Now thats a name I haven't heard in ages.
I'm almost entirely sure my feelings on
Vampire Rain are from proper context. I've played utter shit that makes games
believed to be utter shit look like anything but. You think
Superman 64 is bad? Try
Fighting Arts, an N64 fighting game with shoddy hit-detection, controls that don't work, and 7 frames per second. You think Shadow the Hedgehog is horrible? Try
Bubsy 3D, a game which makes it look like a fucking
masterpiece. Think your average Wisdom Tree game's bad?
Action 52. In my case, I usually divide my games up and rate them on if they're objectively good (as in, if the gameplay is good), or if the work's contextually good (as in, the game has a phenomenal story or interesting ideas). If a game has excellent gameplay, but no story, that's enough to get it over the bar with me. If a game is a piece of shit mechanically, but the story is great or has such brilliant ideas that it almost makes up for it, then that's almost as important. If you can nail both, you've got a game that I'll almost invariably support. This may be why I am absolutely fucking
brutal towards anything Quantic Dream shits out, but will happily investigate the likes of that mediocre
Alone in the Dark game from a few years ago.
There are a few games, however, that I consider to transcend my usual scale. For example,
Duke Nukem Forever is unimpeachably shit on every level. Its plot is trash, it has constant framerate issues, it controls like garbage, the shooting mechanics are sloppy and unresponsive, the physics are nonsensical, it does literally nothing original in its entire run-time, and it doesn't give a shit about its own lack of quality (take a good look around in the city levels, and prepare to see the most bland, uninhabited city since backgrounds were done in PNG format). It's repetitive and unfun as hell, and it's got a psychopathic
look what we got away with, hurr durr mindset that makes one wonder if the developers behind it were about 12 years old. About the only thing I enjoyed about it was Duke's quips, which lost some impact when Duke suddenly comes across as the biggest asshole in the world halfway through.
Revolution 60 is another good example of this - it's essentially
Quick Time Events: The Video Game, with a boring, predictable story that takes itself completely seriously. Its laughable graphics could be forgiven if it had literally anything else going for it, but it doesn't, and so it's free to join Quantic Dream's games on the shitlist.

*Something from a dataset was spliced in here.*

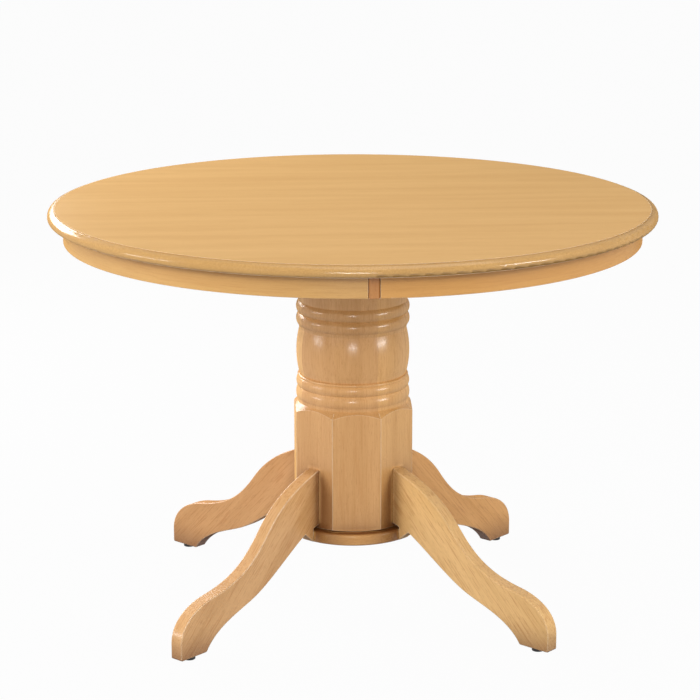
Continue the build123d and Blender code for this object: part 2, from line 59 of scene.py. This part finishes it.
class Look:
    """One material and the nodes that shade it."""

    def __init__(self, name):
        self.material = bpy.data.materials.new(name)
        self.material.use_nodes = True
        self.tree = self.material.node_tree
        self.surface = self.tree.nodes["Principled BSDF"]
        self.place = self.add("ShaderNodeTexCoord").outputs["Object"]
        self.rounded = None

    def add(self, kind, **settings):
        node = self.tree.nodes.new(kind)
        for key, value in settings.items():
            setattr(node, key, value)
        return node

    def feed(self, socket, value):
        """Link another node's output to a socket, or set a plain value on it."""
        if isinstance(value, bpy.types.NodeSocket):
            self.tree.links.new(value, socket)
        else:
            socket.default_value = value

    def math(self, operation, first, second=0.0):
        node = self.add("ShaderNodeMath", operation=operation)
        self.feed(node.inputs[0], first)
        self.feed(node.inputs[1], second)
        return node.outputs[0]

    def vector(self, operation, first, second=(0, 0, 0), output=0):
        node = self.add("ShaderNodeVectorMath", operation=operation)
        self.feed(node.inputs[0], first)
        self.feed(node.inputs[1], second)
        return node.outputs[output]

    def split(self, vector):
        node = self.add("ShaderNodeSeparateXYZ")
        self.feed(node.inputs[0], vector)
        return node.outputs

    def combine(self, x, y, z):
        node = self.add("ShaderNodeCombineXYZ")
        for socket, value in zip(node.inputs, (x, y, z)):
            self.feed(socket, value)
        return node.outputs[0]

    def noise(self, vector, scales, detail=2.0, roughness=0.5, distortion=0.0):
        """Noise from 0 to 1, with its cycles per metre along each axis of the vector."""
        node = self.add("ShaderNodeTexNoise")
        self.feed(node.inputs["Vector"], self.vector("MULTIPLY", vector, scales))
        node.inputs["Scale"].default_value = 1.0
        node.inputs["Detail"].default_value = detail
        node.inputs["Roughness"].default_value = roughness
        node.inputs["Distortion"].default_value = distortion
        return node.outputs["Fac"]

    def spread(self, value, low, high, to_low=0.0, to_high=1.0):
        """The value from low to high, clamped and spread over another range."""
        node = self.add("ShaderNodeMapRange")
        for socket, number in zip(node.inputs, (value, low, high, to_low, to_high)):
            self.feed(socket, number)
        return node.outputs[0]

    def blend(self, share, first, second):
        node = self.add("ShaderNodeMix", data_type="RGBA")
        self.feed(node.inputs[0], share)
        self.feed(node.inputs[6], first)
        self.feed(node.inputs[7], second)
        return node.outputs[2]

    def edges(self, radius, rounding=1.0):
        """Round the edges off where rounding is 1; gives 1 on such an edge and 0 away from it."""
        bevel = self.add("ShaderNodeBevel", samples=4)
        bevel.inputs["Radius"].default_value = radius
        normal = self.add("ShaderNodeNewGeometry").outputs["Normal"]
        mix = self.add("ShaderNodeMix", data_type="VECTOR")
        self.feed(mix.inputs[0], rounding)
        self.feed(mix.inputs[4], normal)
        self.feed(mix.inputs[5], bevel.outputs[0])
        self.rounded = self.vector("NORMALIZE", mix.outputs[1])
        return self.spread(self.vector("DOT_PRODUCT", self.rounded, normal, 1), 0.99, 0.85)

    def opening(self, reach):
        """How much of the space within reach is open, from 0 to 1."""
        node = self.add("ShaderNodeAmbientOcclusion", samples=5)
        node.inputs["Distance"].default_value = reach
        return node.outputs["AO"]

    def corners(self, near, far, closed):
        """Mask for painted shade: 1 in a corner or under another piece, 0 in the open and in grooves narrower
        than the near reach.
        """
        near_opening = self.math("MAXIMUM", self.opening(near), 0.1)
        return self.spread(self.math("DIVIDE", self.opening(far), near_opening), 0.95, closed)

    def turned(self, share=1.0):
        """The surface's normal as the lathe leaves it: without any part round the table's axis."""
        normal = self.add("ShaderNodeNewGeometry").outputs["Normal"]
        x, y, _ = self.split(self.place)
        away = self.vector("NORMALIZE", self.combine(x, y, 0.0))
        reach = self.vector("DOT_PRODUCT", away, normal, 1)
        _, _, rise = self.split(normal)
        outwards = self.vector("MULTIPLY", away, self.combine(reach, reach, 0.0))
        round_normal = self.vector("ADD", outwards, self.combine(0.0, 0.0, rise))
        mix = self.add("ShaderNodeMix", data_type="VECTOR")
        self.feed(mix.inputs[0], share)
        self.feed(mix.inputs[4], normal)
        self.feed(mix.inputs[5], round_normal)
        return self.vector("NORMALIZE", mix.outputs[1])

    def bump(self, height, depth, strength):
        node = self.add("ShaderNodeBump")
        self.feed(node.inputs["Height"], height)
        node.inputs["Distance"].default_value = depth
        node.inputs["Strength"].default_value = strength
        if self.rounded:
            self.feed(node.inputs["Normal"], self.rounded)
        self.feed(self.surface.inputs["Normal"], node.outputs[0])

    def lacquer(self, roughness, square_on, grazing):
        """A clear coat that thins out towards grazing angles, so that the wood keeps its colour there."""
        facing = self.add("ShaderNodeLayerWeight").outputs["Facing"]
        self.feed(self.surface.inputs["Coat Weight"], self.spread(facing, 0.4, 0.85, square_on, grazing))
        self.surface.inputs["Coat Roughness"].default_value = roughness

    def finish(self, base, roughness, sockets):
        self.feed(self.surface.inputs["Base Color"], base)
        self.feed(self.surface.inputs["Roughness"], roughness)
        for socket, value in sockets.items():
            self.surface.inputs[socket].default_value = value
        return self.material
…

One game that I did find was
infinitely better than literally every gaming mag said it was was
Operation Raccoon City. To hear most mags talk about it, it was the game that dethroned the likes of
Daikatana,
Battlecruiser: 3,000 AD, and
Deadly Towers. In truth, it's a damned good game that attempts to do very interesting things with the
Resident Evil license. It has a tragic story, however: It was intended to launch as a $30 budget title, since the Delta Force campaign was coming in a few months for $20. Capcom of America got greedy, though, and launched it with outdated early-build code for $60. The devs legally bitch-slapped Capcom over it, and Capcom backed off, marking down the price and releasing a patch that fixed the biggest issues, but the damage had already done. If you can find a copy on-the-cheap, check it out. It's got solid multiplayer and does some really clever things with the story in an alternate-universe retcon wherein Birkin grew a conscience and sold Umbrella out to the US Government.